A hook, designed by Hummer’s student, to hold the students’ ear protective gear.

“We’ve also gone beyond our typical projects to solve various problems around the school. We’ve done projects for custodians, like replacing old locker parts. The students used micrometers and recorded the specifications on sizes, then printed out new handles and hooked them up to locker, making changes and adjustments as needed. We’ve probably had to make 15 different edits to have that part fit just right, but that doesn’t discourage them. We make the change and 15 minutes later they have another part ready to try.

The hooks in action.
The hooks in action.

“In addition, I have a set of ear protection headphones, and no good way to store them, so I challenged kids to design hooks for me. The students got excited about the project. The caveat was that it had to relate to our class or school, since we have the ability to customize them. One kid designed the school logo into the hook and they’re unbelievable. I printed a bunch out and now they are all hanging the in the back of the room, and look incredible! We’ve discussed 3D printing things such as key chains and selling them to fund raise money for the school, or maybe even for another 3D printer!”

The Results

“The biggest benefit of having the Afinia is that it drives their motivation to use the 3D CAD software and to make sure that everything is sized properly and engineered correctly. They start in inventor, work in teams, come up with designs, print them, go back to designing to fix/change things, then the ultimate prize is building a larger scale prototype.

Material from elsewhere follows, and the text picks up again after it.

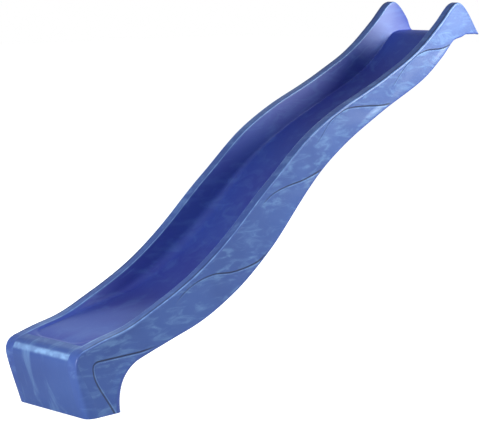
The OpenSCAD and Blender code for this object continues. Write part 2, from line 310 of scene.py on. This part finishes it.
# Pale cloudy streaks that the stretched plastic keeps from the mould
flow_marks, given, out = effect("flow_marks", [
    ("Base", "Color", (0, 0, 0, 1)), ("Pale", "Color", (1, 1, 1, 1)),
    ("Deep", "Color", (0, 0, 0, 1)), ("Amount", "Float", 0.5),
    ("Stretch", "Vector", (9, 3.2, 13))], [("Color", "Color")])
where = node(flow_marks, "TexCoord").outputs["Object"]
along = node(flow_marks, "Mapping", {"Vector": where, "Rotation": (0.46, 0, 0),
                                     "Scale": given.outputs["Stretch"]}).outputs["Vector"]
cloud = node(flow_marks, "TexNoise", {"Vector": along, "Scale": 1.3, "Detail": 6.0,
                                      "Roughness": 0.58, "Distortion": 0.9})
slow = node(flow_marks, "TexNoise", {"Vector": where, "Scale": 2.4, "Detail": 2.0})
streak = product(flow_marks, span(flow_marks, cloud.outputs[0], 0.46, 0.74),
                 given.outputs["Amount"])
shade = span(flow_marks, slow.outputs[0], 0.62, 0.38, 0.0, 0.6)
deepened = mixed(flow_marks, shade, given.outputs["Base"], given.outputs["Deep"])
flow_marks.links.new(mixed(flow_marks, streak, deepened, given.outputs["Pale"]),
                     out.inputs["Color"])

# Fine etched grain of the mould, a slight orange peel and a slow waviness
mould_grain, given, out = effect("mould_grain", [
    ("Grain", "Float", 0.3), ("Peel", "Float", 0.3), ("Wave", "Float", 1.0)],
    [("Height", "Float")])
where = node(mould_grain, "TexCoord").outputs["Object"]
height = 0.0
for key, scale, detail, tall in (("Grain", 1100, 2.0, 0.00006), ("Peel", 130, 2.0, 0.00025),
                                 ("Wave", 11, 1.5, 0.0016)):
    ripple = node(mould_grain, "TexNoise", {"Vector": where, "Scale": scale, "Detail": detail})
    part = product(mould_grain, product(mould_grain, ripple.outputs[0], given.outputs[key]), tall)
    height = total(mould_grain, height, part)
mould_grain.links.new(height, out.inputs["Height"])

# Long fine scratches in the way the slide is ridden
ride_scuffs, given, out = effect("ride_scuffs", [("Amount", "Float", 0.5)], [("Mask", "Float")])
where = node(ride_scuffs, "TexCoord").outputs["Object"]
long_way = node(ride_scuffs, "Mapping", {"Vector": where, "Scale": (260, 4, 5)})
fine = node(ride_scuffs, "TexNoise", {"Vector": long_way.outputs[0], "Scale": 1.0, "Detail": 3.0})
patch = node(ride_scuffs, "TexNoise", {"Vector": where, "Scale": 7.0, "Detail": 2.0})
scratched = product(ride_scuffs, span(ride_scuffs, fine.outputs[0], 0.58, 0.70),
                    span(ride_scuffs, patch.outputs[0], 0.42, 0.62))
ride_scuffs.links.new(product(ride_scuffs, scratched, given.outputs["Amount"]),
                      out.inputs["Mask"])

# Pale edges, partly rubbed by hands and shoes and partly a painted highlight, and painted shade
# along the walls' moulded edges and the rims, from the skin's own attribute
edge_rub_and_painted_light, given, out = effect("edge_rub_and_painted_light", [("Amount", "Float", 0.5)],
                                 [("Mask", "Float"), ("Painted_Shade", "Float")])
where = node(edge_rub_and_painted_light, "TexCoord").outputs["Object"]
wear_and_light_level = node(edge_rub_and_painted_light, "Attribute", attribute_name="wear_and_painted_light").outputs["Fac"]
ragged = node(edge_rub_and_painted_light, "TexNoise", {"Vector": where, "Scale": 24.0, "Detail": 5.0})
rubbed_and_highlit = product(edge_rub_and_painted_light, span(edge_rub_and_painted_light, wear_and_light_level, 0.0, 1.0),
                 span(edge_rub_and_painted_light, ragged.outputs[0], 0.40, 0.66, 0.45, 1.0))
edge_rub_and_painted_light.links.new(product(edge_rub_and_painted_light, rubbed_and_highlit, given.outputs["Amount"]), out.inputs["Mask"])
edge_rub_and_painted_light.links.new(span(edge_rub_and_painted_light, wear_and_light_level, 0.0, -1.0, 0.0, 0.85), out.inputs["Painted_Shade"])


def group_node(tree, group, inputs):
    made = node(tree, "Group")
    made.node_tree = group
    for key, value in inputs.items():
        made.inputs[key].default_value = value
    return made


def new_finish(name):
    """A new material, its node tree and its shader."""
    finish = bpy.data.materials.new(name)
    finish.use_nodes = True
    return finish, finish.node_tree, finish.node_tree.nodes["Principled BSDF"]


def add_grain(tree, shader, grain):
    """Gives the shader the mould's grain as fine relief."""
    relief = group_node(tree, mould_grain, grain)
    bump = node(tree, "Bump", {"Height": relief.outputs["Height"], "Strength": 1.0,
                               "Distance": 1.0})
    tree.links.new(bump.outputs["Normal"], shader.inputs["Normal"])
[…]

“Almost all of their designs change once they see their 3D-printed part. Having a tangible item that they can feel, move around, and see, they’ll identify problems with the current model, or it will even spark new ideas. A lot of times it turns into being a cyclical loop back to designing after they see the 3D print, which is what we are going for with the design process. Overall, the quality of the projects has improved immensely since they can see their idea so early in the process.”

The Hard- and Software

“The Afinia 3D printer is a little workhorse. It just keeps running. I’ve talked to teachers who have tried other printers and they are either always waiting on hold with support, or things won’t print properly. I’ve had very few issues. The machine is very user friendly and the software is great!”


“The Afinia support is wonderful, too. If I call, I talk to someone in person, which is very helpful. I’ve used the website email submission, as well, and got an email back an hour later helping me with an order I wanted to place. The support team has been great – you can tell they love 3D printing and what they do. Whenever I call them, they make suggestions about using different filaments, glass build plates, or other little tricks and tips. They always go above and beyond what I’m calling for!”